Data lines:
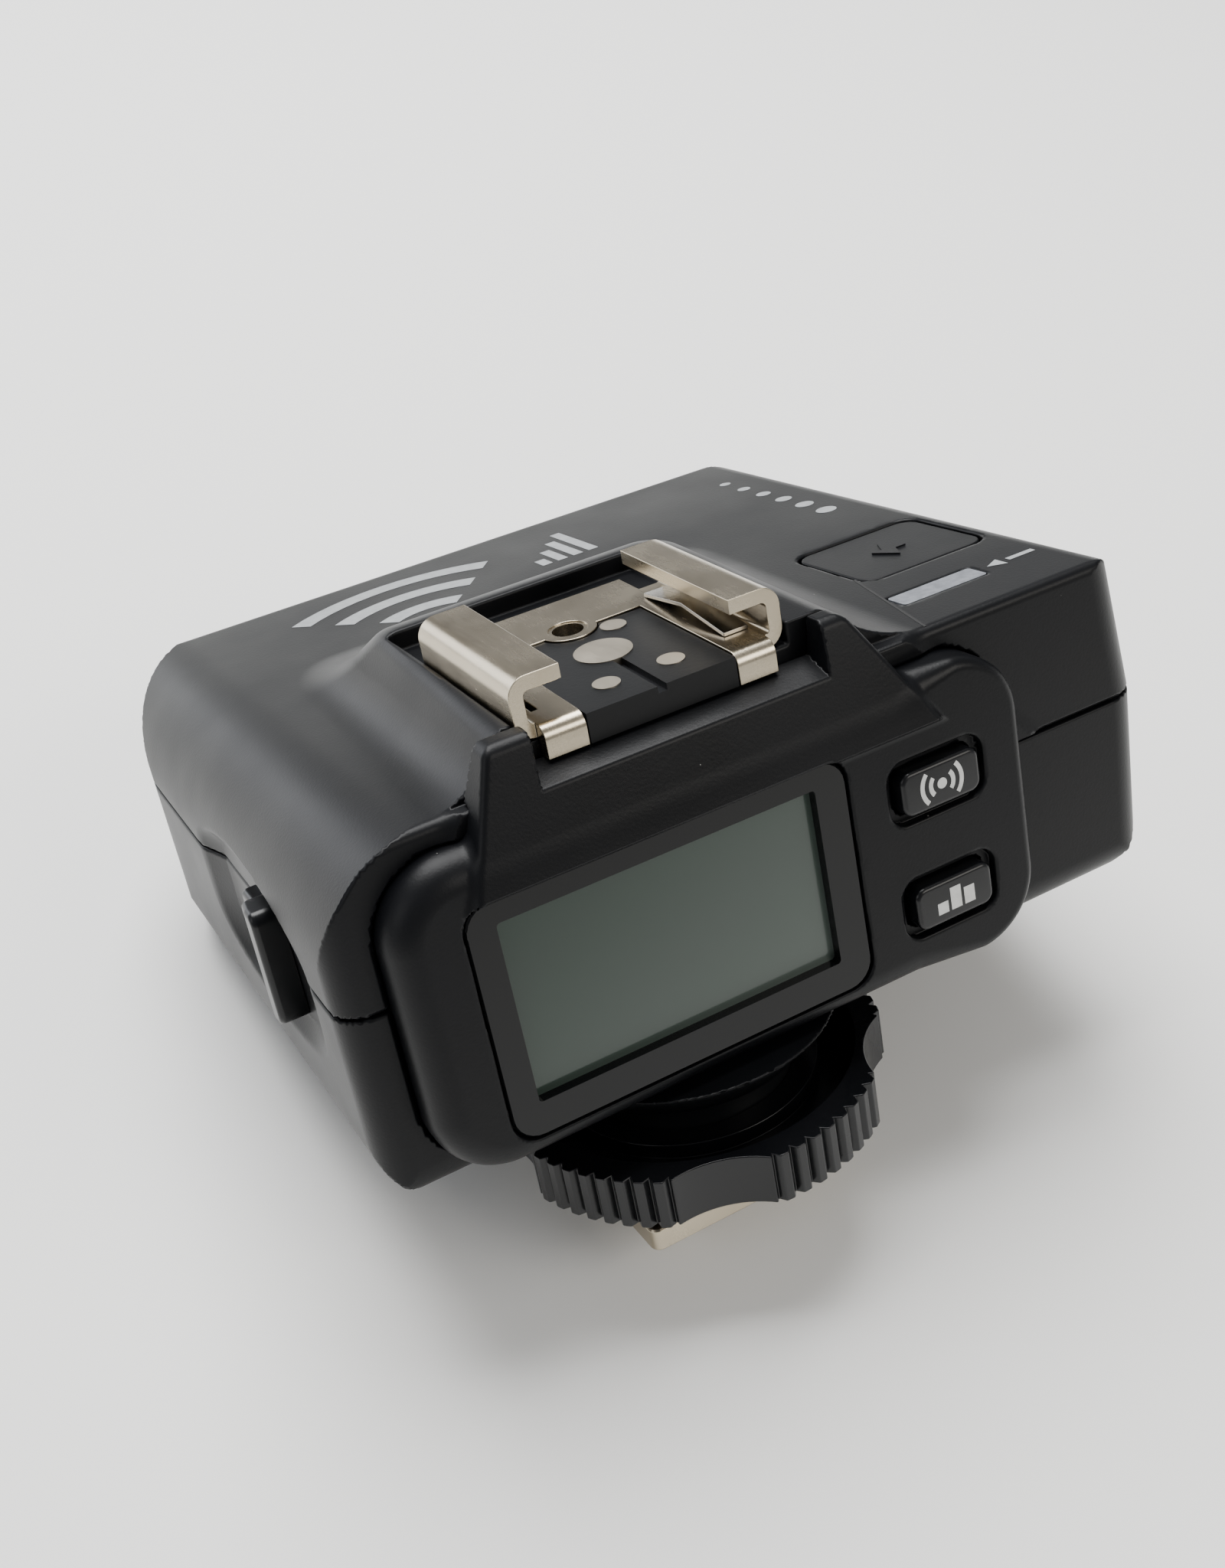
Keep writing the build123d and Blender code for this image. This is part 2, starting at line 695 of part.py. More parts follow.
def foot_screws():
    screws = []
    for x, y in foot_screw_spots:
        screw = screw_head(x, y, 0) + rod(x, y, (0.5, foot_thick + 4.0), foot_screw_r)
        for turn in (0, 90):
            screw = screw - Pos(x, y, 0.1) * Rot(0, 0, turn) * Box(1.8, 0.4, 0.7)
        screws.append(keep_solid(screw))
    return screws


def foot_stem():
    """The insulating spigot on the foot, the threaded stem above it and its flange inside the case."""
    stem = between((-spigot_width / 2, spigot_width / 2), (-spigot_length / 2, spigot_length / 2),
                   (foot_thick, stem_low + 1))
    stem = stem & rod(0, 0, (0, 20), stem_r)
    stem = stem + rod(0, 0, (stem_low, bezel_low - 2 * seat_gap), stem_r)
    flange_x, flange_top = (-stem_flange_x, stem_flange_x), flange_low + stem_flange_thick
    inside = between(flange_x, stem_flange_y, (flange_low - 1, 20))
    stem = stem + (rod(0, 0, (flange_low - 1, flange_top), stem_r) & inside)
    stem = stem + between(flange_x, stem_flange_y, (flange_low, flange_top))
    core = rod(0, 0, (stem_low + stem_wall, 20), stem_r - stem_wall)
    stem = stem - (core & between((-far, far), (stem_flange_y[0] + stem_wall, far), (0, far)))
    for _, x, y, radius in pin_rows():
        stem = stem - rod(x, y, (0, pin_length + 2), radius + run_gap)
    for x, y in foot_screw_spots:
        stem = stem - rod(x, y, (0, foot_thick + 4.2), foot_screw_r)
    for x, y in stem_screw_spots:
        stem = stem - rod(x, y, (flange_low - 1, flange_low + 5), stem_screw_r + seat_gap)
    return keep_solid(stem)


def stem_screws():
    top = flange_low + stem_flange_thick
    screws = []
    for x, y in stem_screw_spots:
        shank = rod(x, y, (flange_low - 1.2, top + 0.1), stem_screw_r)
        screws.append(keep_solid(shank + rod(x, y, (top, top + 0.9), stem_screw_head_r)))
    return screws


def pogo_pin(x, y, radius):
    low = foot_pin_sunk
    pin = rod(x, y, (low, low + pin_length), radius)
    return fillet(pin.edges().group_by(Axis.Z)[0], radius * 0.6)


def ring_outline():
    """Lobes of fine teeth with a smooth scallop between each two."""
    face = Circle(ring_r)
    lobe_pitch = 360 / ring_lobes
    half_gap = math.radians(lobe_pitch - ring_lobe_turn) / 2
    floor = ring_r - ring_scallop_depth
    reach = (ring_r ** 2 - floor ** 2) / (2 * (ring_r * math.cos(half_gap) - floor))
    tooth_pitch = ring_lobe_turn / ring_teeth
    notch_half = ring_r * math.radians(tooth_pitch) * 0.42
    notch_points = [(ring_r + 0.3, -notch_half), (ring_r - ring_tooth_depth, 0), (ring_r + 0.3, notch_half)]
    notch = make_face(Polyline(*notch_points, close=True))
    cuts = []
    for lobe in range(ring_lobes):
        middle = ring_first_lobe + lobe * lobe_pitch
        cuts.append(Rot(0, 0, middle + lobe_pitch / 2) * Pos(reach, 0) * Circle(reach - floor))
        for tooth in range(ring_teeth + 1):
            cuts.append(Rot(0, 0, middle + (tooth - ring_teeth / 2) * tooth_pitch) * notch)
    return face - cuts


def lock_ring():
    top = ring_bottom + ring_height
    low = ring_bottom + washer_proud
    hub_top = top - ring_hub_sunk
    ring = Pos(0, 0, low) * extrude(ring_outline(), top - low)
    dish = rod(0, 0, (top - ring_dish_depth, top + 1), ring_dish_r) - rod(0, 0, (0, hub_top), ring_hub_r)
    recess = rod(0, 0, (low - 1, ring_bottom + washer_thick + run_gap), washer_r + run_gap)
    return keep_solid(ring - dish - recess - rod(0, 0, (0, 20), stem_r + run_gap))


def clamp_washer():
    washer = rod(0, 0, (ring_bottom, ring_bottom + washer_thick), washer_r)
    hole = between((-spigot_width / 2 - slide_gap / 2, spigot_width / 2 + slide_gap / 2),
                   (-spigot_length / 2 - slide_gap / 2, spigot_length / 2 + slide_gap / 2), (0, 20))
    return keep_solid(washer - hole)


# ---- battery bay ------------------------------------------------------------------------------------
cell_z = inner_low + bay_floor_gap + cell_r
cell_rows = [cell_front - cell_r, cell_front - cell_r - cell_pitch]


def cell(row):
    """One AA cell; neighbours point opposite ways."""
    can = Rot(0, 90, 0) * Cylinder(cell_r, cell_length)
    tip = Rot(0, 90, 0) * Cylinder(cell_tip_r, cell_tip)
    reach = (cell_length + cell_tip) / 2
    way = 1 if row == 0 else -1
    return Pos(cell_left + cell_length / 2, cell_rows[row], cell_z) * (can + Pos(way * reach, 0, 0) * tip)


def battery_contacts():
    """A plate at each end of each cell, and a coil spring where the flat end sits."""
    pieces = []
    left_plate = cell_left - cell_tip - 2.2
    right_plate = cell_left + cell_length + cell_tip + 0.2
    for row, y in enumerate(cell_rows):
        for x in (left_plate, right_plate):
            pieces.append(between((x, x + 0.4), (y - 5.0, y + 5.0), (cell_z - 5.0, cell_z + 5.0)))
    for row, start, way in ((0, left_plate + 0.4, 1), (1, right_plate, -1)):
        gap = (cell_left - start) if way == 1 else start - (cell_left + cell_length)
        wire = 0.3
        turns = 3
        path = Helix(pitch=(gap - 2 * wire) / turns, height=gap - 2 * wire, radius=3.2)
        profile = Plane(origin=path @ 0, z_dir=path % 0) * Circle(wire)
        coil = sweep(profile, path=path)
        pieces.append(Pos(start + way * wire, cell_rows[row], cell_z) * Rot(0, 90 * way, 0) * coil)
    return pieces


# ---- electronics ------------------------------------------------------------------------------------
def main_board():
    board = between((inner_left + 1.6 + board_gap, inner_right - 1.0 - board_gap),
                    (inner_rear + 6.6, inner_front - 3.0 - board_gap), (board_low, board_low + board_thick))
    clip = case_front_left_round
    corner = between((case_left, case_left + clip), (case_front - clip, case_front), (board_low - 1, far))
    for x, y in boss_spots:
        board = board - rod(x, y, (board_low - 1, board_low + 3), boss_screw_r + 0.2)
    return keep_solid(board - corner)


def board_chips():
    """The processor and its neighbours on the main board's underside and top."""
    top = board_low + board_thick
    sizes = [(4.0, 22.0, 7.0, 7.0, 1.2), (-10.0, 10.0, 5.0, 4.0, 1.3), (16.0, 24.0, 4.0, 5.0, 1.0),
             (-2.0, 34.0, 3.0, 3.0, 0.8)]
    return [Pos(x, y, top + height / 2) * Box(wide, deep, height) for x, y, wide, deep, height in sizes]


def radio_module():
    top = board_low + board_thick
    return between((-14.0, 2.0), (40.5, 48.0), (top, top + 0.8))


def radio_shield():
    low = board_low + board_thick + 0.8
    can = between((-13.0, -1.0), (41.5, 47.0), (low, low + 1.7))
    return can - between((-12.8, -1.2), (41.7, 46.8), (low - 1, low + 1.5))


def antenna():
    """A bent wire antenna standing off the board's front edge."""
    top = board_low + board_thick
    path = FilletPolyline((6.0, 46.0, top), (6.0, 46.0, top + 1.7), (24.0, 46.0, top + 1.7), radius=1.0)
    return sweep(Plane(origin=path @ 0, z_dir=path % 0) * Circle(0.35), path=path)


def sync_jack():
    length = jack_depth + 1.2
    face = case_right - 0.3
    body = between((face - length, face - case_wall - 0.2), (jack_y - jack_body / 2, jack_y + jack_body / 2),
                   (jack_z - jack_body / 2, jack_z + jack_body / 2))
    collar = Pos(face - case_wall, jack_y, jack_z) * Rot(0, 90, 0) * Cylinder(jack_body / 2, 2 * case_wall)
    bore = Rot(0, 90, 0) * Cylinder(jack_bore_r, jack_depth + 1)
    return keep_solid(body + collar - Pos(face - jack_depth / 2 + 0.5, jack_y, jack_z) * bore)


def usb_port():
    face = case_right - 0.4
    shell = between((face - usb_depth, face), (usb_y - usb_width / 2, usb_y + usb_width / 2),
                    (jack_z - usb_height / 2, jack_z + usb_height / 2))
    inner = between((face - usb_depth + usb_sheet, face + 1),
                    (usb_y - usb_width / 2 + usb_sheet, usb_y + usb_width / 2 - usb_sheet),
                    (jack_z - usb_height / 2 + usb_sheet, jack_z + usb_height / 2 - usb_sheet))
    tongue = between((face - usb_depth, face - 0.8), (usb_y - 2.6, usb_y + 2.6), (jack_z + 0.1, jack_z + 0.7))
    return keep_solid(shell - inner + tongue)


def shell_screws():
    low = boss_head_low
    screws = []
    for x, y in boss_spots:
        head = rod(x, y, (low, low + boss_head_height), boss_head_r)
        screw = head + rod(x, y, (low + 0.5, screw_top), boss_screw_r)
        for turn in (0, 90):
            screw = screw - Pos(x, y, low) * Rot(0, 0, turn) * Box(2.2, 0.5, 1.2)
        screws.append(keep_solid(screw))
    return screws


# ---- write every node -------------------------------------------------------------------------------
lcd_near = bezel_plate + seat_gap
save("upper_shell", upper_shell())
save("lower_shell", lower_shell())
save("battery_door", keep_solid(battery_door_form(0)))
save("display_bezel", display_bezel())
save("display_window", slab(window_left, window_right, window_low, window_high, window_corner,
                            window_sink + window_thick - 0.02, -window_sink))
save("lcd_panel", lcd_layer(lcd_margin, lcd_near, lcd_thick))
save("backlight_frame", lcd_layer(lcd_margin, lcd_near + lcd_thick + 0.02, holder_thick))
for key_name in key_low:
    save(key_name + "_key", key(key_name))
save("key_switches", *[key_switch(key_name) for key_name in key_low])
save("key_board", key_board())
save("shoe_rails", shoe_rails())
save("shoe_spring", shoe_spring())
save("contact_carrier", contact_carrier())
middle_contact, *small_contacts = shoe_contacts()
save("middle_contact", middle_contact)
save("signal_contacts", *small_contacts)
save("pin_socket", pin_socket())
save("test_button", test_button())
save("test_switch", test_switch())
save("status_lens", status_lens())
save("status_led", status_led())
save("power_slider", power_slider())
save("power_switch", power_switch())
save("foot_plate", foot_plate())
save("foot_screws", *foot_screws())
save("foot_stem", foot_stem())
save("stem_screws", *stem_screws())
for pin_name, pin_x, pin_y, pin_radius in pin_rows():
    save(pin_name, pogo_pin(pin_x, pin_y, pin_radius))
save("lock_ring", lock_ring())
save("clamp_washer", clamp_washer())
save("battery_cells", cell(0), cell(1))
save("battery_contacts", *battery_contacts())
save("main_board", main_board())
save("board_chips", *board_chips())
save("radio_module", radio_module())
save("radio_shield", radio_shield())
save("antenna", antenna())
save("sync_jack", sync_jack())
save("usb_port", usb_port())
save("shell_screws", *shell_screws())
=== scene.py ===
"""Wireless flash trigger: the finished looks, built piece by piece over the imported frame."""

import json
import math

import bpy
import bmesh
import numpy as np
from mathutils import Matrix, Vector


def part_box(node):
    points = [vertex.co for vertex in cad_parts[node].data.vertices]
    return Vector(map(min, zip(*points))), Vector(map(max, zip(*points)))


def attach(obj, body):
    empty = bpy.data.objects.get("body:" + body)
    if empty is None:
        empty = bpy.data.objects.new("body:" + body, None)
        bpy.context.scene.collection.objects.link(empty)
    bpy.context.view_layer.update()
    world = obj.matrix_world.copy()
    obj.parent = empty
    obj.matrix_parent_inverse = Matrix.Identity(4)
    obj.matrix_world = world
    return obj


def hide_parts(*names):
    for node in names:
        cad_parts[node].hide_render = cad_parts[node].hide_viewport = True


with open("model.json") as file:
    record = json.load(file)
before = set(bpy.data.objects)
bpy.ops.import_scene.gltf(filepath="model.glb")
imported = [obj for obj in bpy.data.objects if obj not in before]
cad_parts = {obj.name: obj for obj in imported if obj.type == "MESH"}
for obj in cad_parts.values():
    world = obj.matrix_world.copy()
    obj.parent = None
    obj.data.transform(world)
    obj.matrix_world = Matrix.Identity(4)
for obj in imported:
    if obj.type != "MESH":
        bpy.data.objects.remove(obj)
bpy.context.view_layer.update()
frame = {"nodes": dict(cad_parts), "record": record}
MM = 0.001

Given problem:
Can you repeat, word for word, every line above from the one containing "for pin_name, pin_x, pin_y, pin_radius" down to the one containing "bpy.context.scene.collection.objects.link(empty)", including both?

Result:
for pin_name, pin_x, pin_y, pin_radius in pin_rows():
    save(pin_name, pogo_pin(pin_x, pin_y, pin_radius))
save("lock_ring", lock_ring())
save("clamp_washer", clamp_washer())
save("battery_cells", cell(0), cell(1))
save("battery_contacts", *battery_contacts())
save("main_board", main_board())
save("board_chips", *board_chips())
save("radio_module", radio_module())
save("radio_shield", radio_shield())
save("antenna", antenna())
save("sync_jack", sync_jack())
save("usb_port", usb_port())
save("shell_screws", *shell_screws())
=== scene.py ===
"""Wireless flash trigger: the finished looks, built piece by piece over the imported frame."""

import json
import math

import bpy
import bmesh
import numpy as np
from mathutils import Matrix, Vector


def part_box(node):
    points = [vertex.co for vertex in cad_parts[node].data.vertices]
    return Vector(map(min, zip(*points))), Vector(map(max, zip(*points)))


def attach(obj, body):
    empty = bpy.data.objects.get("body:" + body)
    if empty is None:
        empty = bpy.data.objects.new("body:" + body, None)
        bpy.context.scene.collection.objects.link(empty)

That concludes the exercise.